From my understanding, then are the ACL's stored in the extended attributes.

*Question*

If that is true, why are there then _xattr and _acl ?


----------



## SirDice (Dec 11, 2012)

An attribute says something about the characteristics of the object, if it's executable or not for example. An Access Control List (ACL) only dictates who can do what to that object.


----------



## littlesandra88 (Dec 11, 2012)

@SirDice

Thanks for clearing that up =)

So ACL's are allow/deny rules for owner, group, everyone and rwxpdDaARWcCos are the extended attributes.


----------



## usdmatt (Dec 11, 2012)

The UFS extended attributes README suggests that extended attributes are name=value pairs.
Each attribute exists in a namespace, either USER or SYSTEM currently. The USER namespace can, by the looks of it, be used for whatever you want although I'm not 100% on how to use it... The SYSTEM namespace is reserved for internal use and is used to store ACLs. Extended attributes by themselves have nothing to do with file permissions.

At first this suggests that giving the ability the write attrs would allow users to also write ACLs (as they could just directly edit the ACL attributes), however, the README also mentions that attributes in the SYSTEM namespace are protected.

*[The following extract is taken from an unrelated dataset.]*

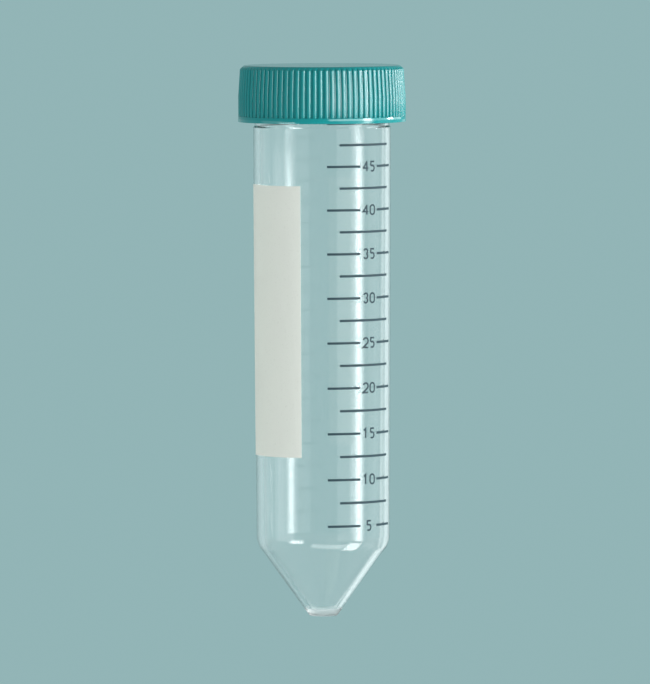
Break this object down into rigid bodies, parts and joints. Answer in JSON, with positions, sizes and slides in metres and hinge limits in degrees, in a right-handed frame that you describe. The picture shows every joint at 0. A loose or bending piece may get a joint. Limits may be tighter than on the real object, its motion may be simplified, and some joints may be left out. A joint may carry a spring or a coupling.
{
  "type": "conical centrifuge tube",
  "caption": "Clear conical-bottom laboratory tube with a printed volume scale, a white writing patch and a ribbed flat-top screw cap, stored standing on its cap.",
  "frame": {"origin": "centre of the cap's flat top face, which is the face that the tube stands on", "axes": "+Z along the tube's axis, from the cap towards the conical tip; the printed scale faces -Y and runs round to -X"},
  "size_m": [0.0356, 0.0356, 0.117],
  "materials": {
    "cap_plastic": "moulded aqua plastic, satin gloss",
    "seal_plastic": "soft natural white plastic",
    "clear_plastic": "clear moulded plastic, glossy",
    "white_print": "matt white print that takes a pen",
    "dark_print": "dark screen print"
  },
  "bodies": {
    "cap": {"screw_cap": "cap_plastic"},
    "seal": {"seal_disc": "seal_plastic"},
    "tube": {"tube": "clear_plastic", "writing_patch": "white_print", "scale_lines": "dark_print", "scale_numbers": "dark_print"}
  },
  "joints": [
    {"name": "tube_turn", "type": "hinge", "parent": "cap", "child": "seal", "pos_m": [0, 0, 0], "axis": [0, 0, 1], "range_deg": [0, 1080]},
    {"name": "tube_lift", "type": "slide", "parent": "seal", "child": "tube", "axis": [0, 0, 1], "range_m": [0, 0.012]}
  ],
  "couplings": [
    {"joint": "tube_lift", "follows": "tube_turn", "m_per_rad": 0.00063662}
  ]
}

http://www.freebsd.org/cgi/cvsweb.c....extattr?rev=1.5.42.2;content-type=text/plain

I'm not sure about ZFS but I would hazard a guess it has something similar. ACLs are obivously ACLs, and extended attributes allow arbitrary information to be associated with a file entry. I'm not sure whether ACLs are stored in extended attributes on ZFS however.


----------



## littlesandra88 (Dec 11, 2012)

@usdmatt

Dunno about ZFS, but in ext and xfs, ACLs are kept in extended attributes. That translates to 4KiB limit for ext2/3/4 and no limit for xfs.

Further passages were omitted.